What needs to be done. A precise retyping is required of every line from the one containing "in imported if" down to the one containing "bpy.data.objects.remove(obj)", both included, and of no other line.

--- Start of Dataset excerpt ---

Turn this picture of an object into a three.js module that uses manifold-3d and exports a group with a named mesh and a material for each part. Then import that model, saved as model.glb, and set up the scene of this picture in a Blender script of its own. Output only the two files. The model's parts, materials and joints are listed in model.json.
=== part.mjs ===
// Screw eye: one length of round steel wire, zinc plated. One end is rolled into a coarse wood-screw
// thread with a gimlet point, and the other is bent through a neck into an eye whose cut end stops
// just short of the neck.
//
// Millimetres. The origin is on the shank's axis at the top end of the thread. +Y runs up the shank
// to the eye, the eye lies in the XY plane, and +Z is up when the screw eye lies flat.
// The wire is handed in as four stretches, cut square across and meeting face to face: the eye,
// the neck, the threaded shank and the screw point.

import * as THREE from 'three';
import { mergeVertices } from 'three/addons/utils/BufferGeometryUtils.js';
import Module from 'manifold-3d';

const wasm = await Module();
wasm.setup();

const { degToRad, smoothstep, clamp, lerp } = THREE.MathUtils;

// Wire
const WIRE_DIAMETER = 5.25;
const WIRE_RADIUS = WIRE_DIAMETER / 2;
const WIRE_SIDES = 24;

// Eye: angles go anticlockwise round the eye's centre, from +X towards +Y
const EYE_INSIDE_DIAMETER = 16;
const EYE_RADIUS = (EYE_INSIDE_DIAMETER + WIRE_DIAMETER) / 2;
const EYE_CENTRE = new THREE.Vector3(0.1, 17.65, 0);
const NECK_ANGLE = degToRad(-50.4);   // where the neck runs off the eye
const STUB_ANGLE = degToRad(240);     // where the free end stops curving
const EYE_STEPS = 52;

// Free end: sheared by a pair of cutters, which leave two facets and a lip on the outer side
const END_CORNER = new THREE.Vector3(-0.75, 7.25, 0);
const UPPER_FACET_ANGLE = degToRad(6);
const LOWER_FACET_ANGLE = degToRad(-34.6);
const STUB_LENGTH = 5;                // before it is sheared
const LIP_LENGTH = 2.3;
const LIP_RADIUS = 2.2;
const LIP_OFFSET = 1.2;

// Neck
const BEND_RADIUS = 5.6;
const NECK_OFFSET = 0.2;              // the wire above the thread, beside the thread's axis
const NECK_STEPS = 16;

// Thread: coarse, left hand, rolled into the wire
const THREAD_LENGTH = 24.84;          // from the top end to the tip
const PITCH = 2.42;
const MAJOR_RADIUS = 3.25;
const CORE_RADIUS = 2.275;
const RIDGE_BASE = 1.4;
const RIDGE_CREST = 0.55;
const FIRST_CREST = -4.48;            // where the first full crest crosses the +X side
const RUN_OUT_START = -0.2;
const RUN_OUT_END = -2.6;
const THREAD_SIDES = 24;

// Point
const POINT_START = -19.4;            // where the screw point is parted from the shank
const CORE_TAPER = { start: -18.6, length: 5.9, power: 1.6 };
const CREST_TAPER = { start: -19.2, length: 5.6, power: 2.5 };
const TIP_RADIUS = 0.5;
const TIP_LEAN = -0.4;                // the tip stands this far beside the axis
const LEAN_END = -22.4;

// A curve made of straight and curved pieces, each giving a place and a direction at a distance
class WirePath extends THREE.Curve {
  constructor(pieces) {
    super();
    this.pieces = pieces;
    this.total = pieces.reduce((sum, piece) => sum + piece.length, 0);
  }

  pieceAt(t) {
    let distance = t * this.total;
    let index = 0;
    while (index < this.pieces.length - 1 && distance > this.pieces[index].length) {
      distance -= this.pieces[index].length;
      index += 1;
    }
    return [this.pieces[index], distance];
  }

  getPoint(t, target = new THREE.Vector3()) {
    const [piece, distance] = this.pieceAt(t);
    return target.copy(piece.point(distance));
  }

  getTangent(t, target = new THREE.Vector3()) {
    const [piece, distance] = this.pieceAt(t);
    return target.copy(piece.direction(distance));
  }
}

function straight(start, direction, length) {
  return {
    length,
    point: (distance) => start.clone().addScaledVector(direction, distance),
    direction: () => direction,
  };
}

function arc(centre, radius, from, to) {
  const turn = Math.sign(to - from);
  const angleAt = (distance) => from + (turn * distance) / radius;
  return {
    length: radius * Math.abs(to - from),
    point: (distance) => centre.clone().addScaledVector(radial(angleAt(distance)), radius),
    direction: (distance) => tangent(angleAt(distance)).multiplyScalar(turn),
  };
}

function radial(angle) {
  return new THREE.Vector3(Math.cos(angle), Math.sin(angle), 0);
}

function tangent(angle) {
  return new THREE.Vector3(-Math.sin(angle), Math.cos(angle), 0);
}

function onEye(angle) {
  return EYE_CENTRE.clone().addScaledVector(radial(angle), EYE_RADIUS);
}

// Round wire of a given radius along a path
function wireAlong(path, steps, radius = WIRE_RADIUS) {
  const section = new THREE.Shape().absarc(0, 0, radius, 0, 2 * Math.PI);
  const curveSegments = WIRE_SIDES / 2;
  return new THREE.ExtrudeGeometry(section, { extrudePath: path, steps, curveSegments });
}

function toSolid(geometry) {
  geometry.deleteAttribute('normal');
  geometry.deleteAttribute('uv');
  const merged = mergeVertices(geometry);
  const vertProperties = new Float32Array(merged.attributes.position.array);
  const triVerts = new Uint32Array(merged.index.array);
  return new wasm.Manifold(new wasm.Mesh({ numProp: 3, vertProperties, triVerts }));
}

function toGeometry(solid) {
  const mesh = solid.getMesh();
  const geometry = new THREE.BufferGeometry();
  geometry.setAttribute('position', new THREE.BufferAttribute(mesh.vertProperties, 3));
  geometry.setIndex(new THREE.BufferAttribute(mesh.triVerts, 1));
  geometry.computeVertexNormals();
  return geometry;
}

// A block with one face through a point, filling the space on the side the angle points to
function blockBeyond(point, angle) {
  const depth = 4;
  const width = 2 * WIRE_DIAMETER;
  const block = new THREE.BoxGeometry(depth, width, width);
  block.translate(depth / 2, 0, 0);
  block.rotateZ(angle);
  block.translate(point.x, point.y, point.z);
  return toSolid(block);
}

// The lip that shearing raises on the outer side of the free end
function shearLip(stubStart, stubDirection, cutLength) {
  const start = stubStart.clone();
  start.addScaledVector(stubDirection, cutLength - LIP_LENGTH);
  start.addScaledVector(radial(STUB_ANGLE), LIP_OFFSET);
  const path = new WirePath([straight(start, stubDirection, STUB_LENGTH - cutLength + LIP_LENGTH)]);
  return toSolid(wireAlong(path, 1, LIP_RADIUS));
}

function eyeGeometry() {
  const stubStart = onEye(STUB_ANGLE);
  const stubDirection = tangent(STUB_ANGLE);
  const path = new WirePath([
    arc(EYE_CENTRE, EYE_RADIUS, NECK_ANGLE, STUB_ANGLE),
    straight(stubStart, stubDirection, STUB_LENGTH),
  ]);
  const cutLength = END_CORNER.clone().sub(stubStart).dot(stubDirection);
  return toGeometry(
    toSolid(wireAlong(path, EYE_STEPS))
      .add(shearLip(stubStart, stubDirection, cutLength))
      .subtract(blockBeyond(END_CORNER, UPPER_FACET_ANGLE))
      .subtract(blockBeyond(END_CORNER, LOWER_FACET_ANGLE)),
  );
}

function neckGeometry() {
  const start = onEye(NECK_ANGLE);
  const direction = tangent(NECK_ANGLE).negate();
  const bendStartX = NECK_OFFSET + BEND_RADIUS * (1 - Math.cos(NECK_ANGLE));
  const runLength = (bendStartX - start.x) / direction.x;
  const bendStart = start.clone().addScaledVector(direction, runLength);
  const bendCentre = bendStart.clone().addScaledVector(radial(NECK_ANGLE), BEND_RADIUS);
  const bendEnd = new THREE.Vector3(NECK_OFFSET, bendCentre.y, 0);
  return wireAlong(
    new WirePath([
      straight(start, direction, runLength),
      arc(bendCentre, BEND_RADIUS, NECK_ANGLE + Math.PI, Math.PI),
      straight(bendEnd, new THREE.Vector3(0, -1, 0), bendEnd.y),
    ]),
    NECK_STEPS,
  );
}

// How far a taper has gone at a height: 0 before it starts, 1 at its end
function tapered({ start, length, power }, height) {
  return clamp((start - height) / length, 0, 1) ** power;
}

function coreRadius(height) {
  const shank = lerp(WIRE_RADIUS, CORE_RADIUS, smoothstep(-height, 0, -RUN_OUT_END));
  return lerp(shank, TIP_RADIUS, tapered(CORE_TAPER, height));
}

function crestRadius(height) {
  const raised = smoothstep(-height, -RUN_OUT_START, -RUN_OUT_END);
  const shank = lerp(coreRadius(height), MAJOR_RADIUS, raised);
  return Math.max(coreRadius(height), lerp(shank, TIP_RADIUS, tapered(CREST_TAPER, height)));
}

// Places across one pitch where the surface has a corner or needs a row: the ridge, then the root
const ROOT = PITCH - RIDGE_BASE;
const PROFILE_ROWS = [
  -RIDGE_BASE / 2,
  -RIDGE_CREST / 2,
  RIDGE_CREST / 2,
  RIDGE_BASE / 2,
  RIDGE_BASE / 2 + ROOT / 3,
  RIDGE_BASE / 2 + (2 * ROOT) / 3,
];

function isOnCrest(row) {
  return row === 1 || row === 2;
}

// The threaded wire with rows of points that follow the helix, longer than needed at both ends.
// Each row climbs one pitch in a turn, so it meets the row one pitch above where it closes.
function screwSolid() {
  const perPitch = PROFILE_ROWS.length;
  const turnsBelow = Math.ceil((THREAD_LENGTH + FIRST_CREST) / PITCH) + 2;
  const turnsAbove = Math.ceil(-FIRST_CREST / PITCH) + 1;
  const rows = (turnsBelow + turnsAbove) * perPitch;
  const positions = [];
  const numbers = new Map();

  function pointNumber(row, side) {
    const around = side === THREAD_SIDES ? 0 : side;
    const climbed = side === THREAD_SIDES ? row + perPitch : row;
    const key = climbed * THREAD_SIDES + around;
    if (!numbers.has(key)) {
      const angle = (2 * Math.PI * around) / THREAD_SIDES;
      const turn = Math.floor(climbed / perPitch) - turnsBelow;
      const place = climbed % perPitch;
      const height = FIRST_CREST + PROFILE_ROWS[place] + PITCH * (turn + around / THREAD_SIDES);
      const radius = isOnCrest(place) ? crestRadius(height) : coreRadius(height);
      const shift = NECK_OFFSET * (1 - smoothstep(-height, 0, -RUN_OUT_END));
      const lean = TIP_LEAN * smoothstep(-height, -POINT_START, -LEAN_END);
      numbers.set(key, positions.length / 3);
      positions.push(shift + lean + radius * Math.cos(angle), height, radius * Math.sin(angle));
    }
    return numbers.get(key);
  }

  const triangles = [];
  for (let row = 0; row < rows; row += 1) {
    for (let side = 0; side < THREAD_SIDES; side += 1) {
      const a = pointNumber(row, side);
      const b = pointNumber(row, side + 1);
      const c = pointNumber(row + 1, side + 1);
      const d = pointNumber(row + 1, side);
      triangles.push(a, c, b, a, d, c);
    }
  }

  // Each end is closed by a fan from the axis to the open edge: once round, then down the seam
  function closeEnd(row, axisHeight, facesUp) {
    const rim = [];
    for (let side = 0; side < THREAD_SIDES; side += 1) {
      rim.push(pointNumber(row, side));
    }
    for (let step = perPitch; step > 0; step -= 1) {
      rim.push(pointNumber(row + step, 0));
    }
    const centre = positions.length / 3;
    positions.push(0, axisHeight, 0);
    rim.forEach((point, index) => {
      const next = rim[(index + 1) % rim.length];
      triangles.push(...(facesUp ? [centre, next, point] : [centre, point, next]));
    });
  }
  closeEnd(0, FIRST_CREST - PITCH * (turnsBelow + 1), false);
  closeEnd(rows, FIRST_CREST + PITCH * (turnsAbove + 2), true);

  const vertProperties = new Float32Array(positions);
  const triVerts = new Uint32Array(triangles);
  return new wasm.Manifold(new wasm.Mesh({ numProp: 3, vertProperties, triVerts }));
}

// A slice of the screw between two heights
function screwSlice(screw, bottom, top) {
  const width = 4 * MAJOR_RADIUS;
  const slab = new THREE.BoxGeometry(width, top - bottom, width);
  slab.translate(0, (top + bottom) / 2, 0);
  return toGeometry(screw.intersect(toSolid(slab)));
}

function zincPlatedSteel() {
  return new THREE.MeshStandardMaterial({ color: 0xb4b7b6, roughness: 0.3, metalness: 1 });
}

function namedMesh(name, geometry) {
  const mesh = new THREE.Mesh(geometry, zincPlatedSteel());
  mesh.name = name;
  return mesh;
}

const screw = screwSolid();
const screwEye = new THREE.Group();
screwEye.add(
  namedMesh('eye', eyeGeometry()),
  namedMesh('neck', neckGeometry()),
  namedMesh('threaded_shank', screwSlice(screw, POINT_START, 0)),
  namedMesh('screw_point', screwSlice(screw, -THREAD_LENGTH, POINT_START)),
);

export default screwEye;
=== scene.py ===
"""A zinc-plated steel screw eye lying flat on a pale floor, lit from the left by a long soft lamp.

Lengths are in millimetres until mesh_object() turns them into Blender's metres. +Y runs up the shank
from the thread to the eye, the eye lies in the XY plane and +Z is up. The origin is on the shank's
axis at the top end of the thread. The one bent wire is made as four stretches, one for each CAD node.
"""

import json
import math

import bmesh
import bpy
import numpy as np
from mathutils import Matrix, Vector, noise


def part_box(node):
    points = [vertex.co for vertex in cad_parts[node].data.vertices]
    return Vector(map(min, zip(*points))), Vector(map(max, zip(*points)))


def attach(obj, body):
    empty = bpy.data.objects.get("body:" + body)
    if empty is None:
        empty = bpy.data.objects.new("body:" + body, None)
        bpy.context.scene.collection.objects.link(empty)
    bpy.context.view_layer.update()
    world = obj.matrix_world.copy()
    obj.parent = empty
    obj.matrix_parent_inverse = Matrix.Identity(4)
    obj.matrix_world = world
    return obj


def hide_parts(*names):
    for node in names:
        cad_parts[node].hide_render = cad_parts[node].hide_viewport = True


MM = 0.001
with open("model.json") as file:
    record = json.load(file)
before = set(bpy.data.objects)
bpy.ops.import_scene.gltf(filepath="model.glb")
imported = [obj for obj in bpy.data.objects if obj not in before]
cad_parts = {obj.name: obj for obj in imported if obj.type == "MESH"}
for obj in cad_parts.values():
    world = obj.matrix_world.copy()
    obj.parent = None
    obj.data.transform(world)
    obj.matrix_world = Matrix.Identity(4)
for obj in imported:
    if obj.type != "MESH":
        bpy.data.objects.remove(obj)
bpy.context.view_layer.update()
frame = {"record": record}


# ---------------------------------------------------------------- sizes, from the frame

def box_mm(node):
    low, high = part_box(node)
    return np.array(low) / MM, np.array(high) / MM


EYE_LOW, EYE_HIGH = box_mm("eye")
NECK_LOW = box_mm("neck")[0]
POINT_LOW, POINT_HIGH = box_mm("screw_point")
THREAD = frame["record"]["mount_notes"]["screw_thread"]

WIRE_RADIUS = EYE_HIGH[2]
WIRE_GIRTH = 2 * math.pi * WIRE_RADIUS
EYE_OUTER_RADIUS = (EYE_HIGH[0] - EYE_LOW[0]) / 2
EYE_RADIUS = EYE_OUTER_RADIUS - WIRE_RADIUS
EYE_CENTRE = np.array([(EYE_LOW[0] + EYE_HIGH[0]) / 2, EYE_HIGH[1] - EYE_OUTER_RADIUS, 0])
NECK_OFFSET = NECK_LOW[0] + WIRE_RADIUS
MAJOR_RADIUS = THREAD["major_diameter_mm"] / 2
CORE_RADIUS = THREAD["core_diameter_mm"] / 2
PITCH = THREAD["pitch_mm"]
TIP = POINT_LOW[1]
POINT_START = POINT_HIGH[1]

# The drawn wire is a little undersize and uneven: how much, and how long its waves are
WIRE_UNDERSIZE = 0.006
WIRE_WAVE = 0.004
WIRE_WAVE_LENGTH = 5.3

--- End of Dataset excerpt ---

Solution to this task.
cad_parts = {obj.name: obj for obj in imported if obj.type == "MESH"}
for obj in cad_parts.values():
    world = obj.matrix_world.copy()
    obj.parent = None
    obj.data.transform(world)
    obj.matrix_world = Matrix.Identity(4)
for obj in imported:
    if obj.type != "MESH":
        bpy.data.objects.remove(obj)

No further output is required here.